INFORMATION GIVEN:
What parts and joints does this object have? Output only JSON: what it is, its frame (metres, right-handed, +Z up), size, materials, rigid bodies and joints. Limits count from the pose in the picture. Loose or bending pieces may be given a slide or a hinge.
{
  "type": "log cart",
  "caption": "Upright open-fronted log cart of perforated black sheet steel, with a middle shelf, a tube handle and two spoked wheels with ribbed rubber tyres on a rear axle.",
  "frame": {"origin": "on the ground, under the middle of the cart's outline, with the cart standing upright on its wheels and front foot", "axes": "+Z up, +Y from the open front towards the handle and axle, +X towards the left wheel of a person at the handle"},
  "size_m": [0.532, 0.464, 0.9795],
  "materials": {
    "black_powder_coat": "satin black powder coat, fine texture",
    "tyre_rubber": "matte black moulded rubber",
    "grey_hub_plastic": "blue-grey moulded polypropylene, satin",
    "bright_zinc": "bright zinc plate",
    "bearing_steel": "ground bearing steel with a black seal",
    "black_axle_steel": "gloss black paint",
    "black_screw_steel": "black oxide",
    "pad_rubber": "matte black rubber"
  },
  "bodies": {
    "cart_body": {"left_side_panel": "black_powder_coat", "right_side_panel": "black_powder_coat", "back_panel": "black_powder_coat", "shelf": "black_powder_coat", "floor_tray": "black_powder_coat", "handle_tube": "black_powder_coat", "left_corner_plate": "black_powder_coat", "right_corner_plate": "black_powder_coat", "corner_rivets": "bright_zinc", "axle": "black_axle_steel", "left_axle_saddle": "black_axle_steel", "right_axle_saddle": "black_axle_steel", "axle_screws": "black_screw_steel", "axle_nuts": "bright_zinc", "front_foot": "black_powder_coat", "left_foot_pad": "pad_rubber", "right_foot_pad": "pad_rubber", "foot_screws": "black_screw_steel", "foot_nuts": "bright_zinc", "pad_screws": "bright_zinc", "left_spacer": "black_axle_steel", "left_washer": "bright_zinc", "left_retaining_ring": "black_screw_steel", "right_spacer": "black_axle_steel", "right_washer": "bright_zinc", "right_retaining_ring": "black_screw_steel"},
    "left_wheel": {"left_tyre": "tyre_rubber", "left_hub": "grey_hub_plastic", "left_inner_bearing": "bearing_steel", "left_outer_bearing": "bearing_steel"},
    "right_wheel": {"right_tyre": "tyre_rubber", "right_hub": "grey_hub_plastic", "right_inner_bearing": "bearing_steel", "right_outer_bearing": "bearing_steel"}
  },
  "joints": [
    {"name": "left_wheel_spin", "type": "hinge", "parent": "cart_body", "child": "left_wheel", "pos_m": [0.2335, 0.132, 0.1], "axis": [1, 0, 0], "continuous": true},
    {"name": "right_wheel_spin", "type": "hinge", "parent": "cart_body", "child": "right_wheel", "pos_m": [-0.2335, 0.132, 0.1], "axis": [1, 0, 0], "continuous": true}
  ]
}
...
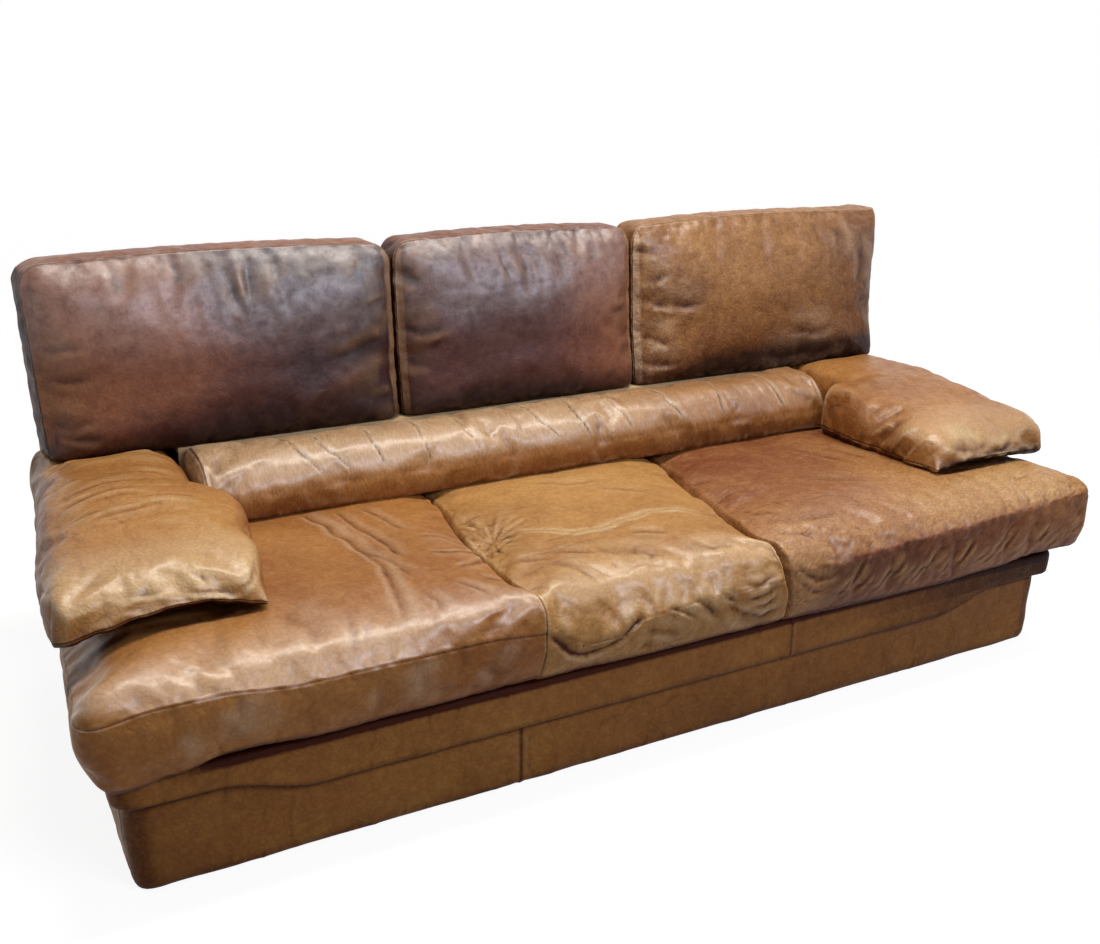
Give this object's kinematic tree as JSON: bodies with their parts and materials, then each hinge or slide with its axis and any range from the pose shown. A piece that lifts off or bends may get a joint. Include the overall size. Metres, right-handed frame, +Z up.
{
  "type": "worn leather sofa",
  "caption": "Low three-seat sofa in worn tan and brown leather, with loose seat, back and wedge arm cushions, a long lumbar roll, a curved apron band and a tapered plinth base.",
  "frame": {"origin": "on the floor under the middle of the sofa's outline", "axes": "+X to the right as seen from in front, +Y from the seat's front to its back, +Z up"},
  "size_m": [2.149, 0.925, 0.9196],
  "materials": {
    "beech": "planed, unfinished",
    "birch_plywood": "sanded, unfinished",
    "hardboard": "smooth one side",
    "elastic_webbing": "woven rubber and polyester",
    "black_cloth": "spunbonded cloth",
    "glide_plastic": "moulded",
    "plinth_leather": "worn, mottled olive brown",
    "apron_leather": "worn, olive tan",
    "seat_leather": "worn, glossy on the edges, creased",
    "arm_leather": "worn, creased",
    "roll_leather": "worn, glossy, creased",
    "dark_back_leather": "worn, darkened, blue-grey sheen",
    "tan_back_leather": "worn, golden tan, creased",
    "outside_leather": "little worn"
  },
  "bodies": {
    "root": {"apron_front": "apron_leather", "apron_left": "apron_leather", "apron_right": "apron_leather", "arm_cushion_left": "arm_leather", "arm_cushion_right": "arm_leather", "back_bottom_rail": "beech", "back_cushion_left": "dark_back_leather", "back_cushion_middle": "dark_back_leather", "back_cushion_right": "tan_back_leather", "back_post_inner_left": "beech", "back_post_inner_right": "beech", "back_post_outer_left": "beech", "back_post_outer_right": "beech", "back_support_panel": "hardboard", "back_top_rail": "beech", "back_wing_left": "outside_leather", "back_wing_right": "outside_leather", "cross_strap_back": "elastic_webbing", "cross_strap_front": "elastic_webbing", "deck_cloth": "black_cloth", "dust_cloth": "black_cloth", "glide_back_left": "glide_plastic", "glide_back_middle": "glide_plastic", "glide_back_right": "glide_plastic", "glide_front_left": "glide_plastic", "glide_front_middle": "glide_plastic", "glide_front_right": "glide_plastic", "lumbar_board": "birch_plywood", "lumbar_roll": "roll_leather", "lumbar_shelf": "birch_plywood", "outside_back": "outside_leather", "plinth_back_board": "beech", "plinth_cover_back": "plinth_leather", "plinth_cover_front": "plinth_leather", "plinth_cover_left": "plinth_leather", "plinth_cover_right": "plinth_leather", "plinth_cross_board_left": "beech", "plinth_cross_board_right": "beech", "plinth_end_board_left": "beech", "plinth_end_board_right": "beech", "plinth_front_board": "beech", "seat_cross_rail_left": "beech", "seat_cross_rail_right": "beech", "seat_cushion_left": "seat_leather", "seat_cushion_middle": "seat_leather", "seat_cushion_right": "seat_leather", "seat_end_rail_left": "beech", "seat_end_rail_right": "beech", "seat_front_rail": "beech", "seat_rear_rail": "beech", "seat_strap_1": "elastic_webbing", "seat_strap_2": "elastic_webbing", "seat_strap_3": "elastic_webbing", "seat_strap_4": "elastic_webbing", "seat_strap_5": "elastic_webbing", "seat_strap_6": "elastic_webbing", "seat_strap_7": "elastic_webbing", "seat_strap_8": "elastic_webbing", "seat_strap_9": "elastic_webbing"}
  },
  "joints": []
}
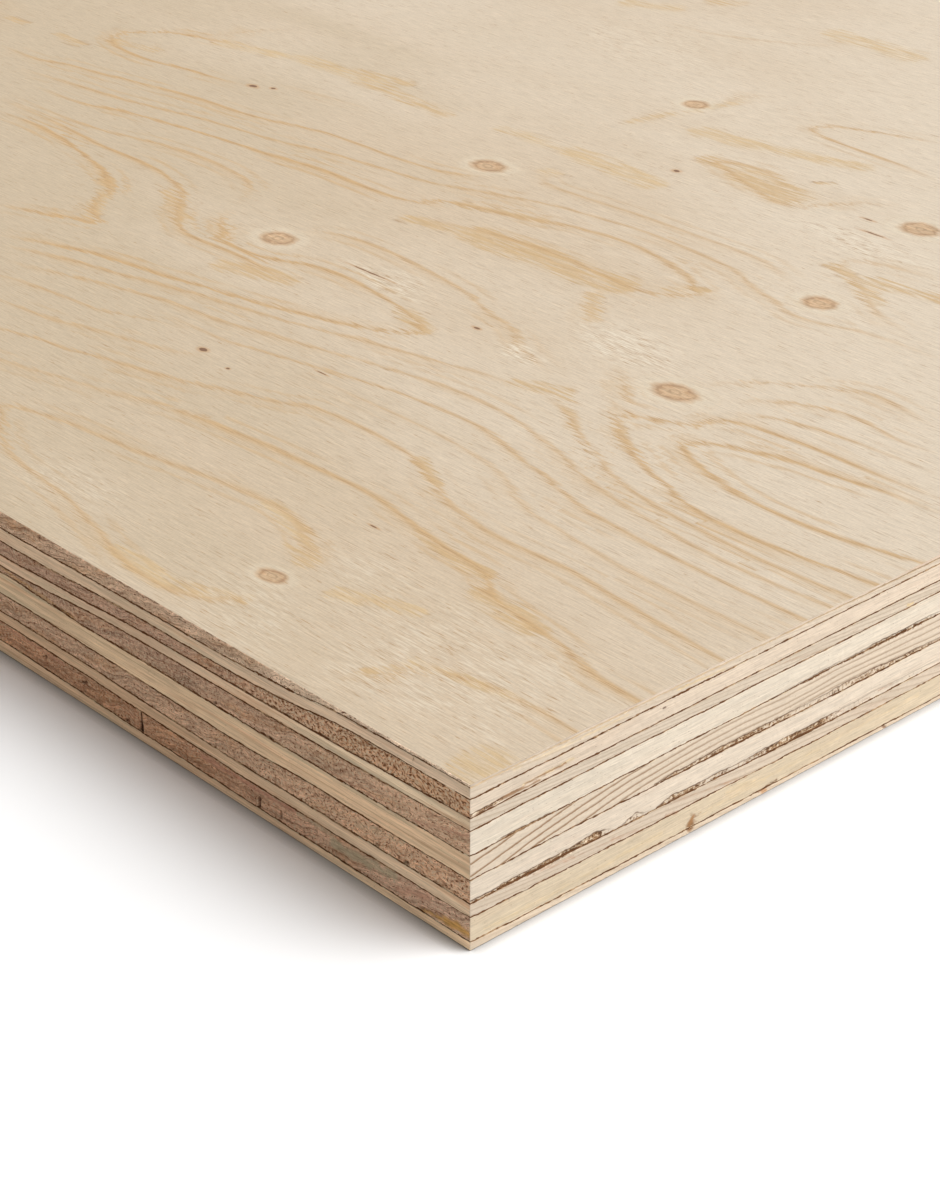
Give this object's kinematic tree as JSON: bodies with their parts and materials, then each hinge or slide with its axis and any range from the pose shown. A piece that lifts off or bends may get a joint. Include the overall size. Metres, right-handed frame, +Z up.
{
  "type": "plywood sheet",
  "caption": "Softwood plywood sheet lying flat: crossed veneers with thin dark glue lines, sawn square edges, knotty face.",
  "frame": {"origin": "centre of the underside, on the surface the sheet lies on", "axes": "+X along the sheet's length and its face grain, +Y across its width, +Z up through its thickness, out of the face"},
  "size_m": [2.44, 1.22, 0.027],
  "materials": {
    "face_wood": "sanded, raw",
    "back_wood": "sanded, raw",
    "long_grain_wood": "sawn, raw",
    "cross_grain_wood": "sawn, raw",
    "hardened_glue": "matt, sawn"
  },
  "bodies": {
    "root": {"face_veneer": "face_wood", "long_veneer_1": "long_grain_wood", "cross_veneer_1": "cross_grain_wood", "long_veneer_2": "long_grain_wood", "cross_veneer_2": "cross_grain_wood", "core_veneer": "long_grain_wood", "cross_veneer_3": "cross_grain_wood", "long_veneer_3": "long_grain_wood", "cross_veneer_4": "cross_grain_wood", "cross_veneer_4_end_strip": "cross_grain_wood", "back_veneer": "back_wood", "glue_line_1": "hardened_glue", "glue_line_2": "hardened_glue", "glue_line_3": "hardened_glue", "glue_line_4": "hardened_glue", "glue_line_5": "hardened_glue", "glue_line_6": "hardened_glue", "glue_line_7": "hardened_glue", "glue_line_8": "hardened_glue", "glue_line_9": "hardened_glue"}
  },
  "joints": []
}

BRIEF: Read through the entries and copy every line that includes "with".

THE OUTPUT:
  "caption": "Upright open-fronted log cart of perforated black sheet steel, with a middle shelf, a tube handle and two spoked wheels with ribbed rubber tyres on a rear axle.",
  "frame": {"origin": "on the ground, under the middle of the cart's outline, with the cart standing upright on its wheels and front foot", "axes": "+Z up, +Y from the open front towards the handle and axle, +X towards the left wheel of a person at the handle"},
    "bearing_steel": "ground bearing steel with a black seal",
Give this object's kinematic tree as JSON: bodies with their parts and materials, then each hinge or slide with its axis and any range from the pose shown. A piece that lifts off or bends may get a joint. Include the overall size. Metres, right-handed frame, +Z up.
  "caption": "Low three-seat sofa in worn tan and brown leather, with loose seat, back and wedge arm cushions, a long lumbar roll, a curved apron band and a tapered plinth base.",
Give this object's kinematic tree as JSON: bodies with their parts and materials, then each hinge or slide with its axis and any range from the pose shown. A piece that lifts off or bends may get a joint. Include the overall size. Metres, right-handed frame, +Z up.
  "caption": "Softwood plywood sheet lying flat: crossed veneers with thin dark glue lines, sawn square edges, knotty face.",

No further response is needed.